You would then fuse these into one ranking by combining them reciprocally, same as a harmonic sum. So… equation:
RRF(d) = \sum_{d \in D} \frac{1}{c + r(d)}
Here d is the document, or chunk, that you are trying to rank, r(d) is the ranking value, so 1, 2, 3, … and c is a constant, here set it to 1 usually, but I see some folks like setting it somewhere near 60.
This is how you would combine your semantics and keywords non-coherently. If you want to reduce your keywords importance, set the numerator to somewhere between 0 and 1, for all rankings r(d) coming from a keyword sorting. Similar to weighting with the \alpha_i above, you could just have different \alpha_i as a function of which ranking you are on, so a generalized weighted RRF is:
RRF_{weighted}(d) = \sum_{d \in D} \frac{\alpha_i(r_i)}{c + r_i(d)}
Also, RSF above as another non-coherent technique. But I think this really only applies to non-coherent combinations across semantic searches. More here on RSF and RRF.
Finally, what about a pseudo-coherent combination with semantics and keywords? Well, I have been thinking about this one recently too. It would involve mapping the keyword correlations to the \tanh function (hyperbolic tangent), so it maps anything to an output range of -1 to 1, similar to the embeddings, and then you and coherently combine this as another pseudo embedding leg, without resorting to RRF.

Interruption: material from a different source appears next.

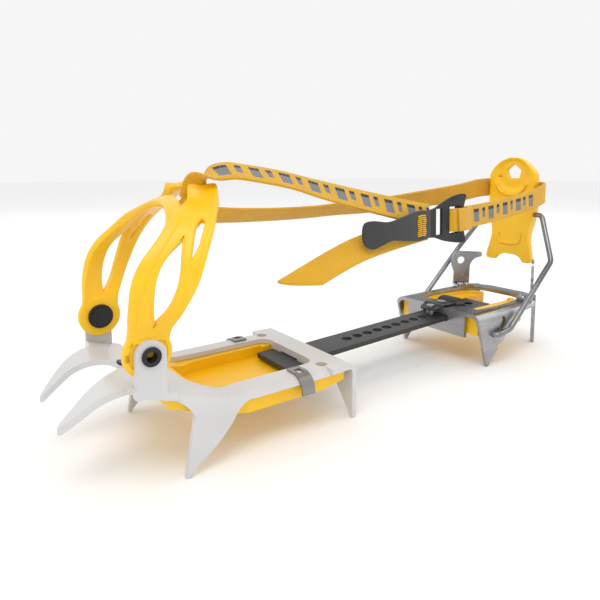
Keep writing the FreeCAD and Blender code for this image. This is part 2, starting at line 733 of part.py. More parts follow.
def make_heel_snow_plate(sheet):
    front = dim("heel_front")
    top = dim("heel_top") - THICK - 0.3
    outline = [(34.4, front + 4), ((34.2, front + 34), (31.0, front + 60)),
               ((24.0, front + 72), (12.0, front + 77))]
    slab = prism("XY", mirror_points_arc(outline), 22.0, top)
    well = [(24.0, front + 12), ((25.4, front + 36), (23.2, front + 60)),
            ((19.0, front + 68), (8.0, front + 74))]
    slab = slab.cut(prism("XY", mirror_points_arc(well), 33.0, 60))
    lane = box(-12.2, 12.2, front - 5, front + 100, 25.6, 60)
    bays = both_sides(box(28.0, 40, front + 6, front + 24, 10, 30.5))
    rear_fall = prism("YZ", [(front + 60, 20), (front + 90, 20), (front + 90, 28)], -60, 60)
    slab = slab.cut([lane, bays, rear_fall])
    add_shape("heel_snow_plate", clear_of(slab, sheet, 0.25))


# ---------------------------------------------------------------- latch

def make_latch():
    """Riveted leaf spring on the heel plate's front bar; its free end carries the pin."""
    front = dim("heel_front")
    top = dim("heel_top")
    stock = 1.1
    leaf = prism("YZ", [
        (front + 3.2, top), (front + 13, top), ((front + 19, top + 2.6), (front + 24, top + 0.4)),
        (front + 24, top + 0.4 + stock), ((front + 19, top + 2.6 + stock), (front + 13, top + stock)),
        (front + 3.2, top + stock),
    ], -8.5, 8.5)
    plan = [(8.5, front), (8.5, front + 14), (4.5, front + 24.5)]
    leaf = leaf.common(prism("XY", mirror_points(plan), 20, 60))
    rivet_hole = Part.makeCylinder(2.0, 20, vec(0, front + 7, 30), Z_AXIS)
    add_shape("latch_leaf", leaf.cut(rivet_hole))
    lift = top + 0.35
    hook = prism("YZ", [
        (front + 2.8, lift), (front - 0.4, lift), (front - 3.2, lift - 1.4),
        (front - 10.5, lift - 2.4), (front - 10.5, lift - 2.4 + stock),
        (front - 3.6, lift - 1.4 + stock), (front - 0.8, lift + stock), (front + 2.8, lift + stock),
    ], -8.5, 8.5)
    plan = [(4.6, front - 10.5), (7.4, front - 7), (8.5, front), (8.5, front + 3)]
    hook = hook.common(prism("XY", mirror_points(plan), 20, 60))
    pin_y = dim("pin_place")
    pin_radius = 2.9
    hook = hook.cut(Part.makeCylinder(pin_radius, 20, vec(0, pin_y, 30), Z_AXIS))
    add_shape("latch_spring", hook)
    rise = math.tan(math.radians(dim("link_slope")))
    low = dim("link_height") + rise * (pin_y - dim("link_first")) + 0.45
    add_shape("latch_pin", Part.makeCylinder(pin_radius, top + 0.9 - low, vec(0, pin_y, low), Z_AXIS))
    shank = Part.makeCylinder(2.0, THICK + stock, vec(0, front + 7, top - THICK), Z_AXIS)
    head = Part.makeCylinder(3.3, 0.9, vec(0, front + 7, top + stock), Z_AXIS)
    add_shape("latch_rivet", shank.fuse(head))


# ---------------------------------------------------------------- bail and lever

def rounded_path(points, radii):
    """Straight runs joined by tangent arcs of the given radii at the inner points."""
    edges = []
    here = points[0]
    for index in range(1, len(points) - 1):
        corner = points[index]
        back = (points[index - 1] - corner).normalize()
        ahead = (points[index + 1] - corner).normalize()
        turn = math.pi - back.getAngle(ahead)
        cut = radii[index - 1] * math.tan(turn / 2)
        start = corner + back * cut
        end = corner + ahead * cut
        inward = (back + ahead).normalize()
        middle = corner + inward * (radii[index - 1] * (1 / math.cos(turn / 2) - 1))
        edges.append(Part.LineSegment(here, start).toShape())
        edges.append(Part.Arc(start, middle, end).toShape())
        here = end
    edges.append(Part.LineSegment(here, points[-1]).toShape())
    return Part.Wire(edges)


def tube_along(path, radius):
    start = path.Edges[0]
    at = start.valueAt(start.FirstParameter)
    along = start.tangentAt(start.FirstParameter)
    profile = Part.Wire([Part.Circle(at, along, radius).toShape()])
    return path.makePipeShell([profile], True, False)


def make_heel_bail():
    """One bent wire: two feet in the heel plate, two legs, and a bar through the lever."""
    half = dim("bail_half")
    foot_y = dim("bail_place")
    foot_z = dim("bail_height")
    top_y = dim("lever_place")
    top_z = dim("lever_height")
    knee = vec(half, top_y - 15, top_z - 33)
    right = [
        vec(30.5, foot_y, foot_z), vec(half, foot_y, foot_z), vec(half, foot_y + 15, foot_z + 2),
        knee, vec(25.0, top_y, top_z),
    ]
    left = [vec(-p.x, p.y, p.z) for p in reversed(right)]
    path = rounded_path(right + left, [3.0, 9.0, 9.0, 5.0, 5.0, 9.0, 9.0, 3.0])
    add_shape("heel_bail", tube_along(path, dim("wire_radius")))


def make_heel_lever():
    """Moulded lever: forked foot for the boot's heel welt, thick hinge, house-shaped top."""
    outline = [
        (0, 147.3), (3.5, 147.0), (14.0, 141.5), (20.2, 133.5), (19.6, 118), (19.0, 99),
        ((15.6, 84), (20.6, 64.5)), ((20.6, 62.6), (18.6, 62.0)), (12.5, 61.6),
        ((8.5, 66.6), (0, 67.4)),
    ]
    blade = prism("XZ", mirror_points_arc(outline), 300, 350)
    mid = dim("lever_place")
    bulge = prism("YZ", [
        (mid - 4.6, 60), (mid - 4.6, 150), (mid + 1.2, 150), (mid + 3.0, 124),
        ((mid + 7.0, 101), (mid + 2.4, 78)), (mid - 1.4, 60),
    ], -60, 60)
    blade = blade.common(bulge)
    window = prism("XZ", [(-5.0, 130), (5.0, 130), (6.6, 137), (0, 142.6), (-6.6, 137)], 300, 350)
    screw_hole = Part.makeCylinder(1.1, 50, vec(-12.0, 300, 131.5), Y_AXIS)
    gap = dim("wire_radius") + dim("running_gap")
    bore = rod_x(gap, -60, 60, mid, dim("lever_height"))
    add_shape("heel_lever", blade.cut([window, screw_hole, bore]))


# ---------------------------------------------------------------- strap and buckle

def strap_section(point, width, lean):
    """Rectangle across the strap: width mostly upright, thickness mostly across."""
    across = vec(math.cos(math.radians(lean)), 0, math.sin(math.radians(lean)))
    up = vec(-across.z, 0, across.x)
    thick = dim("strap_thick")
    corners = []
    for u, v in ((-1, -1), (1, -1), (1, 1), (-1, 1)):
        corners.append(point + across * (u * thick / 2) + up * (v * width / 2))
    return Part.makePolygon(corners + [corners[0]])


def strap_along(stations):
    """A flat band through (x, y, z, lean) stations at its middle line."""
    width = dim("strap_width")
    sections = [strap_section(vec(x, y, z), width, lean) for x, y, z, lean in stations]
    return Part.makeLoft(sections, True, True)


def make_straps():
    add_shape("strap_near", strap_along([
        (18.8, 59, 135.8, 60), (20.9, 82, 132.0, 56), (23.0, 104, 126.3, 48),
        (26.2, 139, 118.1, 36), (30.0, 174, 110.9, 26),
    ]))
    add_shape("strap_far", strap_along([
        (-17.6, 61, 111.4, -54), (-18.3, 93, 110.2, -57), (-19.1, 127, 110.1, -57),
        (-19.8, 152, 111.1, -55), (-20.2, 169, 111.6, -48),
    ]))
    add_shape("strap_far_rear", strap_along([
        (-20.9, 201, 112.2, -38), (-22.0, 240, 114.6, -26), (-22.8, 270, 116.8, -20),
    ]))
    add_shape("strap_near_rear", strap_along([
        (27.0, 252, 107.8, 0), (26.4, 270, 109.4, 0),
    ]))
    mid = dim("lever_place")
    rear = box(-25.4, 25.4, mid + 7.2, mid + 8.8, 112.5, 127.5)
    left = box(-25.4, -23.8, mid - 30, mid + 8.8, 113.5, 128.5)
    right = box(23.8, 25.4, mid - 30, mid + 8.8, 107, 122)
    add_shape("strap_wrap", rear.fuse([left, right]))
    add_shape("strap_tail", strap_along([
        (28.6, 170, 99.0, 20), (31.0, 148, 96.8, 30), (33.2, 122, 92.6, 40), (35.2, 98, 85.8, 48),
        (36.8, 72, 76.6, 50),
    ]))


def beside_strap(shape):
    """Lay a piece made flat on the YZ plane against the near strap where it buckles."""
    moved = shape.copy()
    moved.rotate(vec(0, 0, 0), X_AXIS, dim("buckle_pitch"))
    moved.rotate(vec(0, 0, 0), Z_AXIS, dim("buckle_turn"))
    moved.translate(vec(32.0, dim("buckle_place"), 104.6))
    return moved


def make_buckle():
    """Stamped steel ladder buckle with a sewn fabric pull tab."""
    plate = prism("YZ", [
        (-21, 7.6), ((-12, 9.0), (-4, 12.0)), (10, 15.8), ((17.6, 16.6), (18.6, 10.0)),
        (18.6, -10.0), ((17.6, -15.6), (10, -15.4)), (-4, -12.6), ((-12, -9.4), (-21, -8.4)),
        ((-22.6, 0), (-21, 7.6)),
    ], -1.1, 1.1)
    slots = [box(-2, 2, -11.5, -5.5, -8.3, 8.3), box(-2, 2, 1.5, 12.5, -8.6, 8.6)]
    add_shape("buckle_frame", beside_strap(plate.cut(slots)))
    bar = Part.makeCylinder(1.3, 22.0, vec(-2.6, 15.0, -11), Z_AXIS)
    add_shape("buckle_bar", beside_strap(bar))
    wrap = box(-4.9, -3.9, 4, 20, -7.4, 7.4).fuse(box(1.5, 2.5, 2.5, 20, -7.4, 7.4))
    wrap = wrap.fuse(box(-4.9, 2.5, 19.2, 20.2, -7.4, 7.4))
    add_shape("strap_keeper", beside_strap(wrap))
    tab = prism("YZ", [
        (-76, -6.5), ((-79.5, 0), (-76, 6.2)), ((-58, 4.4), (-44, 7.6)), ((-32, 9.2), (-22, 8.6)),
        (-22, -8.6), ((-32, -9.0), (-44, -7.6)), ((-58, -5.6), (-66, -8.4)),
        ((-72, -9.6), (-76, -6.5)),
    ], 2.0, 3.4)
    add_shape("pull_tab", beside_strap(tab))


make_front_snow_plate(make_front_plate())
make_snow_clips()
make_eyelet()
make_toe_rivets()
make_toe_washers()
make_toe_cradle()
make_linking_bar()
heel_sheet = make_heel_plate()
make_heel_posts()
make_heel_snow_plate(heel_sheet)
make_latch()
make_heel_bail()
make_heel_lever()
make_straps()
make_buckle()
doc.recompute()

for thing in doc.Objects:
    if "Invalid" in thing.State or "Error" in thing.State:
        raise RuntimeError("%s failed: %s" % (thing.Label, thing.State))

whole = FreeCAD.BoundBox()
for node in subparts:
    shape = node.Shape
    if shape.isNull() or not shape.isValid() or not shape.Solids:
        raise RuntimeError(node.Label + " has no valid solid")
    shape.exportStep("parts/%s.step" % node.Label)
    whole.add(shape.BoundBox)
    print("%-20s solids %d volume %9.1f" % (node.Label, len(shape.Solids), shape.Volume))
print("box", whole)
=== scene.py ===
import math

import bmesh
import bpy
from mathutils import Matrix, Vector


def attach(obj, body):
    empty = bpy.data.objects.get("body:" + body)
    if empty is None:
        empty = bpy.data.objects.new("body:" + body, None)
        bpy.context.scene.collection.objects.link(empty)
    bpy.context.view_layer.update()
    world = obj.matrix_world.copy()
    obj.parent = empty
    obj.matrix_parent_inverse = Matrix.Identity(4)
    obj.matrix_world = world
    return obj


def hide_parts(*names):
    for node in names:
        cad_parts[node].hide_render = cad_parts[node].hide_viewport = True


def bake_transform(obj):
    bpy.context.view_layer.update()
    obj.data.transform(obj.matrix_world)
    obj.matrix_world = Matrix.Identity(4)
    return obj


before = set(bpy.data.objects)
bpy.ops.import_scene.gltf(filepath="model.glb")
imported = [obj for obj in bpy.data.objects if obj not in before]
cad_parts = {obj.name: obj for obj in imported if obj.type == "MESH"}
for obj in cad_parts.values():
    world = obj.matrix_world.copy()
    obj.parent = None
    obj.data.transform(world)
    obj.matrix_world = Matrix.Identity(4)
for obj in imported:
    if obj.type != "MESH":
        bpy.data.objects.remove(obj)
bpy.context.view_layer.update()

MM = 0.001
SHIFT = 150.7          # toe pivot line to the frame's origin, in mm
PIVOT_Z = 59.7         # height of the toe pivots
ARM_X = 36.4           # middle of the cradle arms at the pivots
HINGE_Y = 326.0        # hinge line of the heel lever


def at(x, y, z):
    """A point given in mm from the toe pivot line, as a point of the frame in metres."""
    return Vector((x * MM, (y - SHIFT) * MM, z * MM))


# ---------------------------------------------------------------- materials

ROUGH_SPREAD = 0.12    # how far roughness wanders either side of a material's own
GRAIN_DEPTH = 0.0002   # depth of the surface grain, in metres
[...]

Here I would fit your coherent combinations to solve for a bias and scale factor on the keyword correlation strength. I haven’t done this one yet, but the idea is to do some sort of least squares fit to solve for the bias and scale factor so that your keyword correlation strength is in the linear part of \tanh and correlates well to your coherent combinations from your ensemble of embedding models.